## [Dataset]
-- begin --
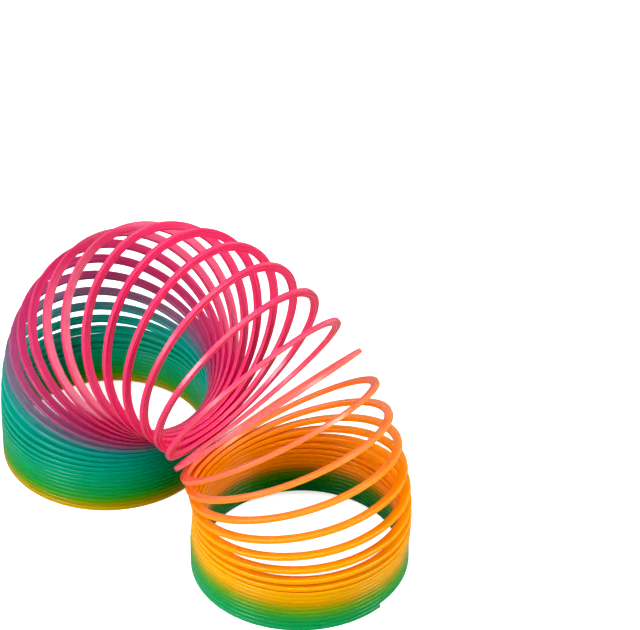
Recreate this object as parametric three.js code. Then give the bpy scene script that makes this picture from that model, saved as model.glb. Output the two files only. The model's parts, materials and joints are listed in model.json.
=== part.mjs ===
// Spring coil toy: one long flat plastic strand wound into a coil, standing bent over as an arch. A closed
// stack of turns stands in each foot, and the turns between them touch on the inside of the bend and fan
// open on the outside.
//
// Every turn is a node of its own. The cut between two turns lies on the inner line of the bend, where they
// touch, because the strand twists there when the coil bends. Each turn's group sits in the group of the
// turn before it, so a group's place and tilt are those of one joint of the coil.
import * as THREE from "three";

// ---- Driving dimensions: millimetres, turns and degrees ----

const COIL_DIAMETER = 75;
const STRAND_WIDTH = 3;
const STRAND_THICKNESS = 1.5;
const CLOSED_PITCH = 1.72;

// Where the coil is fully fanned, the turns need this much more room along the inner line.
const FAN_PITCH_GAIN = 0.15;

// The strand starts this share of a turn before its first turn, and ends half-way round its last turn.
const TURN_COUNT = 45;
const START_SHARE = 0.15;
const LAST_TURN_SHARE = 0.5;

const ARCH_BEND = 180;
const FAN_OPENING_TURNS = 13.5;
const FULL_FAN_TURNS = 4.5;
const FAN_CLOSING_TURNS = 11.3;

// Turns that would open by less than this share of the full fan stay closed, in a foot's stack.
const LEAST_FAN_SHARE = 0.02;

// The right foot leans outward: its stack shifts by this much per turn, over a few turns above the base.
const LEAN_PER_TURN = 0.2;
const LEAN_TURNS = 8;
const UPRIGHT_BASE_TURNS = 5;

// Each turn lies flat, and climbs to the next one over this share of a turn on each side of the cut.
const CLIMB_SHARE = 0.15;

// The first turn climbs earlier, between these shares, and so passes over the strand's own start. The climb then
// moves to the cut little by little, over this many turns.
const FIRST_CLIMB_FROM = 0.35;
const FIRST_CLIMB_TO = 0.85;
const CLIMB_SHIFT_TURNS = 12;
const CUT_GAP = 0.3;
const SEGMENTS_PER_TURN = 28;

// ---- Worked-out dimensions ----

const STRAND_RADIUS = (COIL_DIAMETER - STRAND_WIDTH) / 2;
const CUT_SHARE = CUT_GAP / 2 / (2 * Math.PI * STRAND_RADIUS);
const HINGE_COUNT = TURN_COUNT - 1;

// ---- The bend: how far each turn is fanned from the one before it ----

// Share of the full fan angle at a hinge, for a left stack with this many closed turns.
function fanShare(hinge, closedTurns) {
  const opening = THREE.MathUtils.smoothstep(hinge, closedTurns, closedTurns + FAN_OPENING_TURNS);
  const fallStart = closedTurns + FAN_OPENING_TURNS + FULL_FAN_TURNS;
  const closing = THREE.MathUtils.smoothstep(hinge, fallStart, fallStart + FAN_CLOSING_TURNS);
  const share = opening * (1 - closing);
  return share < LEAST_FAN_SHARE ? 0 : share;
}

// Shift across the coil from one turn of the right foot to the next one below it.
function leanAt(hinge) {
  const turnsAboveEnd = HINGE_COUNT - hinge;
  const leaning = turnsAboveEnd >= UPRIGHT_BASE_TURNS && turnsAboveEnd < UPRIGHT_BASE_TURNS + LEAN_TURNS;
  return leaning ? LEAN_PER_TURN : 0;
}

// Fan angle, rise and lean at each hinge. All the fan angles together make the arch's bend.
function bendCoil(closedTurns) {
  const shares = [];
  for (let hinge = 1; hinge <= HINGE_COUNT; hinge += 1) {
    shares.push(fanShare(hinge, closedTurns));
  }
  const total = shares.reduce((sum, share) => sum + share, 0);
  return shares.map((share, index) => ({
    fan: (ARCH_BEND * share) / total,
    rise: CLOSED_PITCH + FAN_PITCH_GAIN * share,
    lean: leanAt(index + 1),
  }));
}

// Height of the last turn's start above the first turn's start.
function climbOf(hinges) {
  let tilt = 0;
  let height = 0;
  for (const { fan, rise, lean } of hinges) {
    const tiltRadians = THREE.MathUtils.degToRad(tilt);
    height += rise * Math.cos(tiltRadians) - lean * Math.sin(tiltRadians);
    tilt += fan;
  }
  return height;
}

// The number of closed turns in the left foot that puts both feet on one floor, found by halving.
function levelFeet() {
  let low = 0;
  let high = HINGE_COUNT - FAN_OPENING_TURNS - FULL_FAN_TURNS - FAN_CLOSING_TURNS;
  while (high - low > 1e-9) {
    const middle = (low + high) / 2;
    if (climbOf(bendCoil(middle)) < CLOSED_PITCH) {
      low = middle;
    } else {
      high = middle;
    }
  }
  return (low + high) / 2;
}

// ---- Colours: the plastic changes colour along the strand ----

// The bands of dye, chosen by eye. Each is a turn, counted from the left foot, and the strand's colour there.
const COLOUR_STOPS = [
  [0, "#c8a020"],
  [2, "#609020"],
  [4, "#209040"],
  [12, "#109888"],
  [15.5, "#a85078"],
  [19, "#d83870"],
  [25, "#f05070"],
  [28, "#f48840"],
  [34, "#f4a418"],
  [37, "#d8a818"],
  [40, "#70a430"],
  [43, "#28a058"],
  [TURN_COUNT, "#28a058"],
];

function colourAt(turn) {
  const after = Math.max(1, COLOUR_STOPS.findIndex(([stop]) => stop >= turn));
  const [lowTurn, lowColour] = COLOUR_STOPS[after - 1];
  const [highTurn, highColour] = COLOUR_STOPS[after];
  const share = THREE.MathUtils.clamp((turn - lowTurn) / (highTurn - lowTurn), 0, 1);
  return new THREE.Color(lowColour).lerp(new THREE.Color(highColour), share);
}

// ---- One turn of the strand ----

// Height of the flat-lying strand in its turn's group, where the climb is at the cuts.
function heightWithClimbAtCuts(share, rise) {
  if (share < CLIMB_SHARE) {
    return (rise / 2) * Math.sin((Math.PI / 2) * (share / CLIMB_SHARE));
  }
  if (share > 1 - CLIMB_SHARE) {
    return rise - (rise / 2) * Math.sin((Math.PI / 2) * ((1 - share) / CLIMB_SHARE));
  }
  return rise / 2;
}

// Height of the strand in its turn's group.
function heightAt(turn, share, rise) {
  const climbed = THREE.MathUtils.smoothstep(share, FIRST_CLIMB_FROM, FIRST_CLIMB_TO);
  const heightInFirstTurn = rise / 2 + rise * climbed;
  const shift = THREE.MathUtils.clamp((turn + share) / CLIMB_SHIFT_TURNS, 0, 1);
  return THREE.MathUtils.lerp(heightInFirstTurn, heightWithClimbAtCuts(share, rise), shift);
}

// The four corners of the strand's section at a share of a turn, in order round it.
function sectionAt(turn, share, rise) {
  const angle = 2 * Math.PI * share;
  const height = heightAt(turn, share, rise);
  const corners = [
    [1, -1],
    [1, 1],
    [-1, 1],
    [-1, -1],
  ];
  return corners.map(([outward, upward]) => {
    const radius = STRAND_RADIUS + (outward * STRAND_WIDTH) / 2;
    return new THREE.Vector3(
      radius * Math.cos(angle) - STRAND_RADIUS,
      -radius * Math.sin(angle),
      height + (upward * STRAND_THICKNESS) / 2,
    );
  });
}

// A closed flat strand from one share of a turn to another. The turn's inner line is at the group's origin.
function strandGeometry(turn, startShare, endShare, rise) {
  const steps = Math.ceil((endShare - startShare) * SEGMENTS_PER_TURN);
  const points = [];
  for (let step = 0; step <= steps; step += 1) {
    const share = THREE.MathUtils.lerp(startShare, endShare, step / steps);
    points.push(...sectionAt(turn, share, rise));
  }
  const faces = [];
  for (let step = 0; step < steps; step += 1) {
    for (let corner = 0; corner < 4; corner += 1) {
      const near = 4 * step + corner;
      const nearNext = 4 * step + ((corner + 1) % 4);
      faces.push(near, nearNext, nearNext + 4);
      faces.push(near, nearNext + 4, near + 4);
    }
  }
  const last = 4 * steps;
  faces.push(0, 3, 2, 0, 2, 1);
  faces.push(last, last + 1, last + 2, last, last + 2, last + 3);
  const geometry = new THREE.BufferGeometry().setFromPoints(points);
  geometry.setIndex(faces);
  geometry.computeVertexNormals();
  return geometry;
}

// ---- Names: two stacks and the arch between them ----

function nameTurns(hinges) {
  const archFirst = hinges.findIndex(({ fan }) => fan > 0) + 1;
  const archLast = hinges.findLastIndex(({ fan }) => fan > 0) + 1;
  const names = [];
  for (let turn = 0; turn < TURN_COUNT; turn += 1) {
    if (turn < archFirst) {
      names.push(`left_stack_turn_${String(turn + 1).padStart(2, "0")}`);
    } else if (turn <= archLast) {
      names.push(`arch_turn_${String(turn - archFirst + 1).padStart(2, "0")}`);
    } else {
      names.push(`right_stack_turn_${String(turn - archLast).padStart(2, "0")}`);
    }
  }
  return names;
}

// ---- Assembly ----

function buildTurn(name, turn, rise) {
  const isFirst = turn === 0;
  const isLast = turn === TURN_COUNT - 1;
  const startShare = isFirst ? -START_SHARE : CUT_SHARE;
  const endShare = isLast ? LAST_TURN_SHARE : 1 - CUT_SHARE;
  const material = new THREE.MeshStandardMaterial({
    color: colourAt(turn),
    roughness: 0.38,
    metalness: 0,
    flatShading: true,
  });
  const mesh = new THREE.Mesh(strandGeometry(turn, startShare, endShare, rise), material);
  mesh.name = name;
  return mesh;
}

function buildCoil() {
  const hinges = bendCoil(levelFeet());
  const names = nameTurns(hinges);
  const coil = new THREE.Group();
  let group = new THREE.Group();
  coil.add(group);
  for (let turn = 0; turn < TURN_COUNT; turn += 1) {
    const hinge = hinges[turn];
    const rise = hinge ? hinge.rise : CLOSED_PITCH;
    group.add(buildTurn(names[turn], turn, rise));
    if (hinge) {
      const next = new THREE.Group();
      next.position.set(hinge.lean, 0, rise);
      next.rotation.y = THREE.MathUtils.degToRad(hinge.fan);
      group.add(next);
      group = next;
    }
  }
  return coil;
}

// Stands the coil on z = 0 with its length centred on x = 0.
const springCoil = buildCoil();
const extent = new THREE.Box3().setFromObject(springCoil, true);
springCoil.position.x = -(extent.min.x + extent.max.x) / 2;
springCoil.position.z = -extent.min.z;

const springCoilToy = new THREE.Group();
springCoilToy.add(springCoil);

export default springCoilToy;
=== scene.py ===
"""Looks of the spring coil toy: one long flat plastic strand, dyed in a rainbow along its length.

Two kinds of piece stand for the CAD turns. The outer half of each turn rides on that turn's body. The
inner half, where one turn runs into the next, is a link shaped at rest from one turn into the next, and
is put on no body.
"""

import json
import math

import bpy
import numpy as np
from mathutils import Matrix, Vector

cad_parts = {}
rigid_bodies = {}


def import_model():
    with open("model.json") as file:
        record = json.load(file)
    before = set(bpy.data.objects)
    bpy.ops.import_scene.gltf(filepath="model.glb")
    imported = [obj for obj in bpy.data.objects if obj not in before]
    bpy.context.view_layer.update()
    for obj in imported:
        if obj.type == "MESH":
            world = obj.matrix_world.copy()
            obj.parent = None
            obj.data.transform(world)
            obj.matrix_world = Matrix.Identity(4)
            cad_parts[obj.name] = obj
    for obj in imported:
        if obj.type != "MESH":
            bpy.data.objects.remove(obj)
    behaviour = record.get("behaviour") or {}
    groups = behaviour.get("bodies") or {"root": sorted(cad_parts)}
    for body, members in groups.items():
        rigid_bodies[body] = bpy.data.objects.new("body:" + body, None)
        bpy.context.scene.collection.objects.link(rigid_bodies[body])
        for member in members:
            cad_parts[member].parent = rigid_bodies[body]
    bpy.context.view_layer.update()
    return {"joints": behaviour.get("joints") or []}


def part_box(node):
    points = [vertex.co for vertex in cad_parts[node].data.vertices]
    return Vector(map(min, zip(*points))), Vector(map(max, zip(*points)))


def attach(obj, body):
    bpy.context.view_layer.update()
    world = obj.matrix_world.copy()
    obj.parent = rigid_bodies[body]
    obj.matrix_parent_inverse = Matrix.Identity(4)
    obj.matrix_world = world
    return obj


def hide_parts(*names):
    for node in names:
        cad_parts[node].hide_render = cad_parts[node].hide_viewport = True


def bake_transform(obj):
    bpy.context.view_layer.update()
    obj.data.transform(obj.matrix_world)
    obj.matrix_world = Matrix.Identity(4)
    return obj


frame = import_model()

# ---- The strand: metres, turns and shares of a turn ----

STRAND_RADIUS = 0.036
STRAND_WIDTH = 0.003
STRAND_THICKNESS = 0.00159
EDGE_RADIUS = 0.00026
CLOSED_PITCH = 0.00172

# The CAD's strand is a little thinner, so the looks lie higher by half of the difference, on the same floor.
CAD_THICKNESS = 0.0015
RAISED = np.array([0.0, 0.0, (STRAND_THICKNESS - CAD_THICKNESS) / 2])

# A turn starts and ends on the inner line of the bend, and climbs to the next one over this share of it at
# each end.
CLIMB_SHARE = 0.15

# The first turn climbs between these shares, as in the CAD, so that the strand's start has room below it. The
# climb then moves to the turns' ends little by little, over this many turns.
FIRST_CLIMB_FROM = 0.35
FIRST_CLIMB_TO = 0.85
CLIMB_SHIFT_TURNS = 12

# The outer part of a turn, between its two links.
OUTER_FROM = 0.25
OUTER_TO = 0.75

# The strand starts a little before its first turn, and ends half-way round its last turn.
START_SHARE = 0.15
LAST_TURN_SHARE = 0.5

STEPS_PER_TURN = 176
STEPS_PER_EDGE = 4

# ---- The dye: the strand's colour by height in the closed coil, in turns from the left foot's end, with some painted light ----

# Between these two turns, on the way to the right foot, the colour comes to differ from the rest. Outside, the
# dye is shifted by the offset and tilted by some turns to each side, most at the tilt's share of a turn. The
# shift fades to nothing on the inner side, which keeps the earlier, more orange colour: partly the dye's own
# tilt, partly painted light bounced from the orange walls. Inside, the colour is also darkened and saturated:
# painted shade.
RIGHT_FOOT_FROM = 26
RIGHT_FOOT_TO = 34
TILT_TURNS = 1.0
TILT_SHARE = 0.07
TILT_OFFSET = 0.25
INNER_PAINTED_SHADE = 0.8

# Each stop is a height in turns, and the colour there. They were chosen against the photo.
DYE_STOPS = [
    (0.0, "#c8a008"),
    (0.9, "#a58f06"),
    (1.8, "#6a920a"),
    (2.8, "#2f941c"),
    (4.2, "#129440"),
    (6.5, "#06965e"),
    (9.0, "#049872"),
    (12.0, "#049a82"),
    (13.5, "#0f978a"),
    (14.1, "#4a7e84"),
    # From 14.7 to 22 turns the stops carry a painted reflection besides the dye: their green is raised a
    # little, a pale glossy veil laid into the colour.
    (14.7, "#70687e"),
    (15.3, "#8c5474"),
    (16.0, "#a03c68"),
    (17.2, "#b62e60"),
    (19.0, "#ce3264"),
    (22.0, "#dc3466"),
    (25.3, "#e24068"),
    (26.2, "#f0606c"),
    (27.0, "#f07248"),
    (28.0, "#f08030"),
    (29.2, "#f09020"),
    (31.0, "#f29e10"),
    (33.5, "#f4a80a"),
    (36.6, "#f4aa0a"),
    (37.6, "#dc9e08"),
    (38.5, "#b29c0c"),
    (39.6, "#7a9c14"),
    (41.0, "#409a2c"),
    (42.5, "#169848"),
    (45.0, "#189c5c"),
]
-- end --
-- begin --
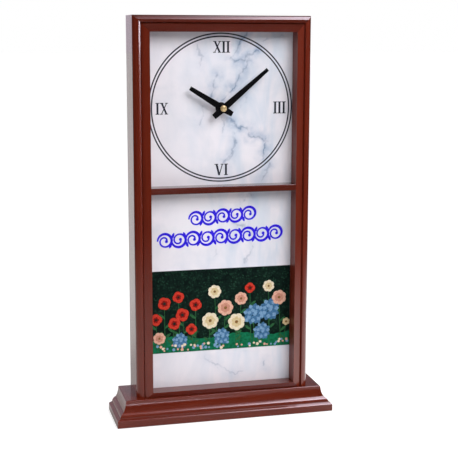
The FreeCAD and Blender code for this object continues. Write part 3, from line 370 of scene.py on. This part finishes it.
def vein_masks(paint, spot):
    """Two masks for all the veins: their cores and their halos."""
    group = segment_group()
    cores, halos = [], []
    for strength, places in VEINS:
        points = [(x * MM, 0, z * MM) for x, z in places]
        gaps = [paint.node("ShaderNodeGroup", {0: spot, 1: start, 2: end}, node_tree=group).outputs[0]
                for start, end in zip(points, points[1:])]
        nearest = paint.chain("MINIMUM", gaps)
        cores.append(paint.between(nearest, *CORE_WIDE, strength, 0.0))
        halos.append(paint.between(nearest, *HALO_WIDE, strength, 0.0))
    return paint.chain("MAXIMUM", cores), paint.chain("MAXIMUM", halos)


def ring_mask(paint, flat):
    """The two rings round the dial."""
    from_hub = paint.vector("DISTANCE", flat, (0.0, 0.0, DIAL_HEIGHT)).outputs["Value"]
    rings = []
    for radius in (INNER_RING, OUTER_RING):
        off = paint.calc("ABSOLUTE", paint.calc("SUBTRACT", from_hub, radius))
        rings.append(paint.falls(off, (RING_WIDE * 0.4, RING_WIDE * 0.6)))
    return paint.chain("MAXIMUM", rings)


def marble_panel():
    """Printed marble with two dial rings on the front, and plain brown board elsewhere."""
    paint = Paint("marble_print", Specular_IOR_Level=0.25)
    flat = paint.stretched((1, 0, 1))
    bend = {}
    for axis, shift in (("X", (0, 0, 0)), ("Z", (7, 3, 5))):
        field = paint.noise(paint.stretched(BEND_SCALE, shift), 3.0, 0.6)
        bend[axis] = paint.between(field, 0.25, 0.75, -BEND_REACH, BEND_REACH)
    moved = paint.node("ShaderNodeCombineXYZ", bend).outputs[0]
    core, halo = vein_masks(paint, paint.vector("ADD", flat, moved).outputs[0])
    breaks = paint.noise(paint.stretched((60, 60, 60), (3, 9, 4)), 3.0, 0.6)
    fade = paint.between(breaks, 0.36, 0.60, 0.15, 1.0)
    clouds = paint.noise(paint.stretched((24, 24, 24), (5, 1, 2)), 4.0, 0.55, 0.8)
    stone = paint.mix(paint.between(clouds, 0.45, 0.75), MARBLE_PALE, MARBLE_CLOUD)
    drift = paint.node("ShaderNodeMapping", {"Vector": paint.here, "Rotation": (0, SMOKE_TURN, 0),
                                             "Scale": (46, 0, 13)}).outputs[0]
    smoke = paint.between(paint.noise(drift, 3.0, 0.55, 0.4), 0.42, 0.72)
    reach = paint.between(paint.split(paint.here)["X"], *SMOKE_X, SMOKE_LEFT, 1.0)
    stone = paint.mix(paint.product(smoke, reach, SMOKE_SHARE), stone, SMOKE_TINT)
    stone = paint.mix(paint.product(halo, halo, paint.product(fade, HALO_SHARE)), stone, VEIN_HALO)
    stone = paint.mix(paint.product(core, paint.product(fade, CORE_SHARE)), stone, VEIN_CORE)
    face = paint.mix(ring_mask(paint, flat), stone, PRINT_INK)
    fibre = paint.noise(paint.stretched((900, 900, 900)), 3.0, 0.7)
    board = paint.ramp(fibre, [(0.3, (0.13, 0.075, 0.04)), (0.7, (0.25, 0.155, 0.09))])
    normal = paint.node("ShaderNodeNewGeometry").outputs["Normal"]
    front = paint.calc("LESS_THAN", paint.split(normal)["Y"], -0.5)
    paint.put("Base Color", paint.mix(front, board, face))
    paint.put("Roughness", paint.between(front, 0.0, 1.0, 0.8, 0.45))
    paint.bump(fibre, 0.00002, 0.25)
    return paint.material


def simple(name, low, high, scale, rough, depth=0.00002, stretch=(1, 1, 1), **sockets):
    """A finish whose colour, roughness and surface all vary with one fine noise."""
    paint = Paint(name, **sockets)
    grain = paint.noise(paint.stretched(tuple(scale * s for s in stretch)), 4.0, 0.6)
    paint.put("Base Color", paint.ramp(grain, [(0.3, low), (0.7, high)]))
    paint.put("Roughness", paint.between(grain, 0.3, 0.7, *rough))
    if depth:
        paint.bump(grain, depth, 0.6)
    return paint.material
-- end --
## [Problem details]
Among the records above, extract exactly the lines from the line with "const springCoilToy = new THREE.Group();" to the line with "before = set(bpy.data.objects)", both lines included, and leave out the rest.

## [Expected answer]
const springCoilToy = new THREE.Group();
springCoilToy.add(springCoil);

export default springCoilToy;
=== scene.py ===
"""Looks of the spring coil toy: one long flat plastic strand, dyed in a rainbow along its length.

Two kinds of piece stand for the CAD turns. The outer half of each turn rides on that turn's body. The
inner half, where one turn runs into the next, is a link shaped at rest from one turn into the next, and
is put on no body.
"""

import json
import math

import bpy
import numpy as np
from mathutils import Matrix, Vector

cad_parts = {}
rigid_bodies = {}


def import_model():
    with open("model.json") as file:
        record = json.load(file)
    before = set(bpy.data.objects)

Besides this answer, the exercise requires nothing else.